Russia has been reported to be creating underwater combat robots that are geared to protect its oilrigs and transportation networks as it expands its hold over in the Arctic region.
Vitaly Davydov, deputy general director of the Russian Foundation for Advanced Research Projects, and chairman of the foundation’s Scientific and Technological Board, told Interfax-AVN the underwater gadgets will be designed as capable of protecting Russian infrastructure as well as controlling the waters around the region. It will also be equipped for detecting, tracking and, “if necessary, destroying a potential enemy.” He added the machinery will be deployed on the sea bottom and aboard specialised submersibles.
Davydov said it was necessary for the country to develop the robots because of the number of rival countries contesting for the region’s abundant mineral resources, including hydrocarbons. The robots are needed to ensure the stability and security of Russia’s operations in the Arctic, including discovery, production and transportation of resources, sub-glacial operations and infrastructural security.

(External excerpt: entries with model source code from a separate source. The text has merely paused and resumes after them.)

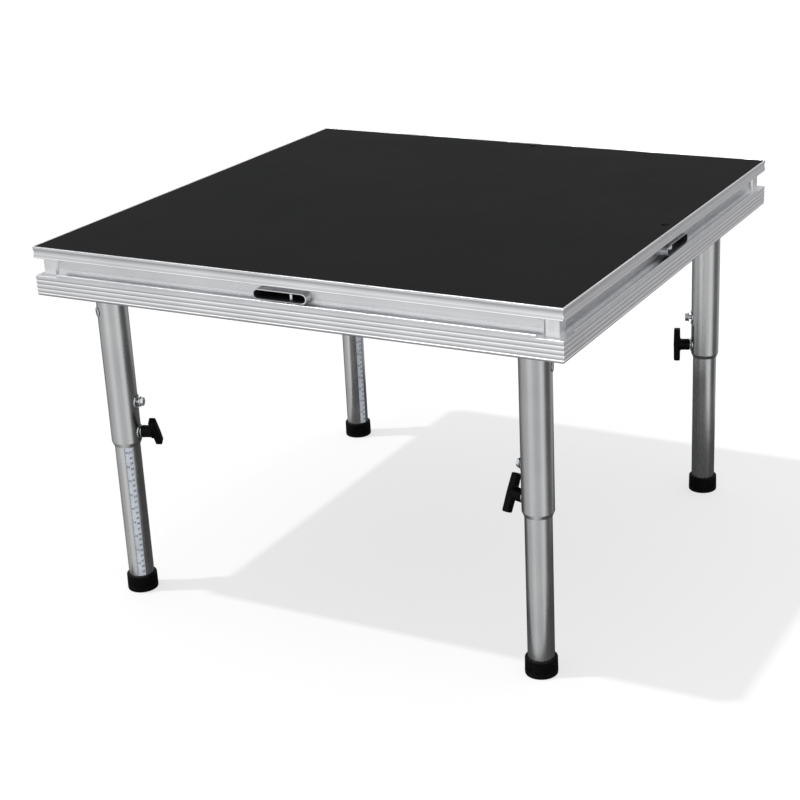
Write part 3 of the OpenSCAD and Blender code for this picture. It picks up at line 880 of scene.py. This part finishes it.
def foot_shell():
    """A rubber cap with a rolled top edge, two ring grooves and a grooved sole."""
    sole = []
    for r in (5, 10, 15, 20):
        sole += [(r - 1.2, 0, 0.3), (r - 0.9, 1.0, 0.3), (r + 0.9, 1.0, 0.3), (r + 1.2, 0, 0.3)]
    side_wall = [(FOOT_R - 0.4, 0, 1.3), (FOOT_R, 5, 2), (FOOT_R - 0.1, 7.0, 0.4), (FOOT_R - 0.9, 7.6, 0.4),
                 (FOOT_R - 0.9, 8.4, 0.4), (FOOT_R - 0.1, 9.0, 0.4), (FOOT_R - 0.35, FOOT_HEIGHT - 6.5, 0.4),
                 (FOOT_R - 1.0, FOOT_HEIGHT - 6.0, 0.4), (FOOT_R - 1.0, FOOT_HEIGHT - 5.2, 0.4),
                 (FOOT_R - 0.3, FOOT_HEIGHT - 4.7, 0.4), (FOOT_R - 0.5, FOOT_HEIGHT, 2.2),
                 (INNER_R + 0.05, FOOT_HEIGHT, 0.8), (INNER_R + 0.05, FOOT_FLOOR, 0.3)]
    outline = rounded([(1.0, 0, 0)] + sole + side_wall + [(1.0, FOOT_FLOOR, 0)], 18)
    return turned([(0, outline[0][1])] + outline + [(0, outline[-1][1])], 96)


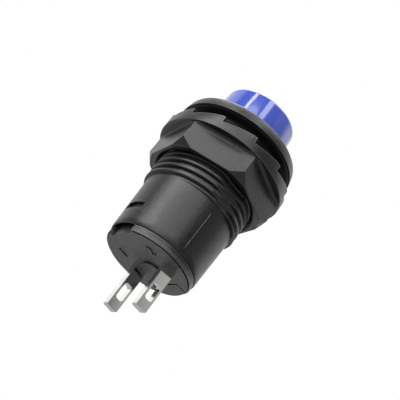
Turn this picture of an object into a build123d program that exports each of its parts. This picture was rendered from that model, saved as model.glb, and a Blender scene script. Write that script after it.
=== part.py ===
from build123d import *
import os
from math import cos, pi, radians, sin, tan

# A momentary pushbutton switch for a 12 mm panel hole.
# Millimetres. +Z runs along the axis towards the button. The origin is on the axis, in the plane of the
# flange's underside, where the panel sits. +X runs from the left terminal to the right one.
# Every depth is counted from that plane towards the terminals.

# Barrel and flange
barrel_r = 5.9
barrel_length = 9.45
relief_depth = 0.28
flange_r = 7.25
flange_thickness = 1.25
flange_draft = 0.22
bezel_height = 2.0
bezel_land = 0.55
rim_chamfer = 0.25
seat_r = 6.9
seat_relief = 0.06

# Rear shell
shell_front_r = 5.55
shell_rear_r = 5.33
shell_depth = 16.18
shell_wall = 0.78
window_width = 3.1
window_height = 0.85
window_above_rim = 1.95
guide_rib_width = 1.0
guide_rib_height = 0.5
guide_rib_length = 8.0

# Button cap
cap_r = 4.6
cap_top_r = 4.42
cap_height = 5.95
cap_roof = 1.2
crown_r = 0.4
crown_runs = 3
skirt_depth = 0.4
travel = 2.0

# Plunger
head_r = 3.2
head_core_r = 2.2
head_core_depth = 4.0
web_thickness = 1.0
collar_thickness = 1.2
boss_r = 2.3
boss_length = 2.9
stem_r = 1.5
stem_flat = 1.25
barb_reach = 0.45
barb_width = 1.2
barb_height = 0.45
spring_well_above = 0.7

# Contacts
contact_travel = 1.4
contact_x = 2.2
contact_r = 0.5
contact_head = 0.42
shank_r = 0.3
bridge_thickness = 0.4
bridge_width = 1.8
bridge_end = 0.75
bridge_disc_r = 2.15

# Terminals
blade_pitch = 5.3
blade_offset = 0.15
blade_y = 0.9
blade_width = 1.5
blade_thickness = 0.8
blade_reach = 5.38
blade_corner = 0.12
eyelet_width = 0.98
eyelet_length = 2.08
eyelet_cut = 0.2
eyelet_from_tip = 1.2
tab_inner_x = 1.65
tab_front_y = 0.9

# Rear cover
cover_r = 5.2
cover_height = 0.99
cover_seat_r = 5.08
shadow_gap = 0.08
face_groove_width = 0.1
face_groove_depth = 0.35
face_proud = 0.13
plug_height = 1.3
rim_notch_angle = 46.0
pry_slot_depth = 0.7
pry_slot_skin = 0.22
pocket_depth = 0.42
pocket_groove_width = 0.15
pocket_groove_depth = 0.3
pocket_half_width = 2.15
pocket_half_mouth = 2.7
pocket_start_y = 3.05
centre_boss_r = 1.35
centre_boss_y = 1.0
centre_boss_height = 0.2
hook_width = 2.8
hook_thickness = 0.75
hook_reach = 0.5
spring_post_r = 0.5
spring_post_height = 1.2

# Springs
return_coil_r = 0.82
return_wire = 0.22
return_turns = 9
contact_coil_r = 1.86
contact_wire = 0.28
contact_turns = 4
coil_runs = 10

# Panel nut
nut_across_flats = 13.2
nut_collar_r = 7.82
nut_rear_depth = 6.35
nut_chamfer_drop = 0.95
nut_chamfer_angle = 34.5
nut_shoulder_depth = 3.1
nut_front_depth = 2.18
nut_flat_fillet = 0.45
nut_angle = -9.3
nut_bore_chamfer = 0.35
tooth_count = 12
tooth_height = 0.7
tooth_ring_width = 0.78
tooth_land = 0.1
tooth_lead = 21.7

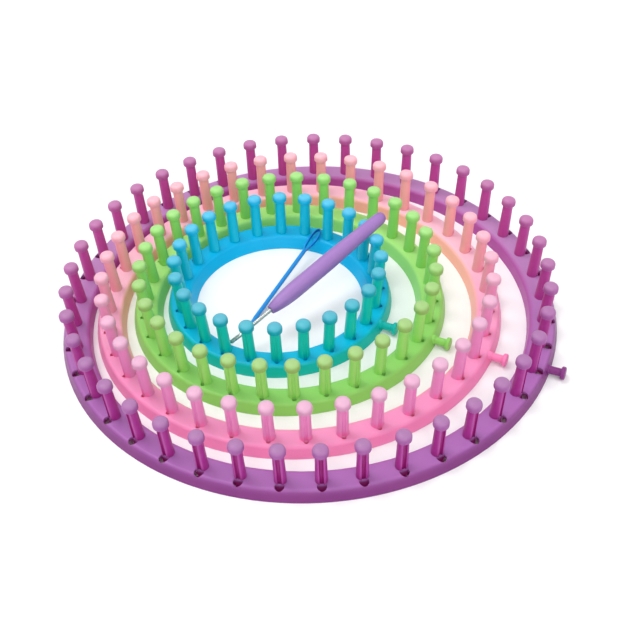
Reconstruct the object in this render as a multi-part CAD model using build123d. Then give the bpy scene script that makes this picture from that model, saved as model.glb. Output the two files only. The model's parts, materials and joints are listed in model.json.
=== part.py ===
from build123d import *
from math import asin, ceil, cos, radians, sin
import os

# Nested set of four round peg looms with a loom hook and a yarn needle.
# Millimetres. +Z is up, the table is z = 0, and the origin is the centre of the
# largest loom's underside. -Y is the front of the set.

# ---- Loom ring: a shallow moulded channel, open underneath ----------------------
RING_HEIGHT = 7.4
RING_FOOT_HALF_WIDTH = 8.75
RING_OUTER_SHOULDER = 6.9
RING_WALL = 1.9
RING_EDGE_RADIUS = 2.4
RING_INNER_EDGE_RADIUS = 0.8
RIB_THICKNESS = 1.3
UNDERSIDE_RECESS = 1.0  # how far ribs and bosses stop short of the table

# ---- Pegs: round posts with a domed head and a yarn groove down the outer side ---
PEG_LEAN = 5.5  # degrees outward from vertical
PEG_FOOT_RADIUS = 3.4
PEG_NECK_RADIUS = 3.05
PEG_NECK_HEIGHT = 21.8
PEG_HEAD_RADIUS = 4.3
PEG_HEAD_HEIGHT = 5.6
PEG_HEAD_FLARE = 1.3
PEG_HEAD_BAND = 1.5
PEG_GROOVE_WIDTH = 2.2
PEG_TENON_RADIUS = 2.3
PEG_TENON_LENGTH = 5.6
SOCKET_CLEARANCE = 0.05
BOSS_WALL = 1.5

# ---- Slot in the ring's top at the foot of each groove ---------------------------
GROOVE_SLOT_WALL = 0.5  # left standing between the socket and the slot

# ---- Anchor peg: a short flanged stub on the outer wall, for the yarn's end ------
ANCHOR_SHAFT_RADIUS = 2.3
ANCHOR_LENGTH = 9.2
ANCHOR_HEAD_RADIUS = 3.7
ANCHOR_HEAD_THICKNESS = 2.6
ANCHOR_HEAD_ROUNDING = 0.9
ANCHOR_HEIGHT = 3.9
ANCHOR_TENON_RADIUS = 1.4
ANCHOR_TENON_LENGTH = 4.4
ANCHOR_PAD_MARGIN = 0.5

# ---- Sizes of the set and how the looms nest -------------------------------------
LARGEST_PEG_CIRCLE = 137.1  # radius through the feet of the largest loom's pegs
PEGS_PER_NODE = 3

# ---- Loom hook: a plastic handle on a steel shaft with a bent tip ----------------
HANDLE_LENGTH = 93.0
HANDLE_RADIUS = 5.05
HANDLE_TAIL_RADIUS = 3.9
HANDLE_NOSE_RADIUS = 2.7
HANDLE_NOSE_LENGTH = 22.0
HANDLE_TAIL_LENGTH = 5.0
HANDLE_PARALLEL_LENGTH = 26.0
HOOK_SHAFT_RADIUS = 1.2
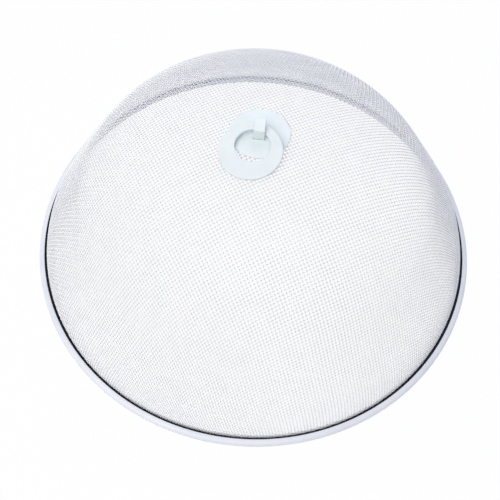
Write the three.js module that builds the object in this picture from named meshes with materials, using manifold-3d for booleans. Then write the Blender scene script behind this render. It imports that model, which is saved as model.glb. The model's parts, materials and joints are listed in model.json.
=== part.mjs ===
// Food cover: a dome of woven wire cloth in a rolled hoop, lifted by a flap ring on its crown.
// Millimetres, +Z up. The origin is the centre of the circle that the hoop stands on.
// The ring hinges about a line along X and lies towards -Y at rest.
import * as THREE from 'three';
import { mergeVertices } from 'three/addons/utils/BufferGeometryUtils.js';
import Module from 'manifold-3d';

// Fits
const seatGap = 0.3; // between pieces that touch
const runningGap = 0.4; // round the band of the ring, which turns in the strap
const cutOverrun = 2; // how far a cutting solid stands past what it cuts

// Rolled hoop: a strip that rolls over the cloth's edge on the outside and is turned up inside it
const hoopRadius = 150; // to the outside of the roll
const hoopHeight = 5.2;
const hoopSheet = 0.7;
const lipReach = 4.1; // from the roll's outside to the mouth
const upturnHeight = 3.2; // of the turned up inner edge
const upturnBend = 0.6; // inside of its bend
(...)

In December, Russian President Vladimir Putin vowed he will never “surrender” their part of the Arctic area, further instructing the Defense Ministry to take every step necessary to protect Russia’s security and national interests in the region. Earlier this week, Russia announced that it will deploy military units along the entire Arctic border from Murmansk to Chukotka within 2014.
On Tuesday, Russian has started operating the radar installation with prefabricated modules on Wrangel Island, located more than 300 miles northwest of Point Hope, off the northeast coast of Russia, according to ITAR-TASS. Its construction began earlier this fall.
Russia’s establishment of new military bases and facilities, according to Col Eduard Rodyukov, a member of the Academy of Military Sciences, was a forced measure. “Large deposits of hydrocarbons and other minerals have been discovered in disputed territories in the Arctic. The Russian Federation must protect its interests there, and it does protect them,” Russian newspaper Rossiyskaya Gazeta quoted Rodyukov.
Rossiyskaya Gazeta, still citing Rodyukov, said the presence of the military radar stations near its border with the United States should not be taken as an aggression towards the other country or towards other nations competing for the region. “It is a deterrent factor that helps our country to meet its geopolitical and economic objectives with the aid of military force.”
According to the Guardian, the Arctic has oil and gas reserves estimated to be 17 per cent and 30 per cent, respectively, of the world’s total resources.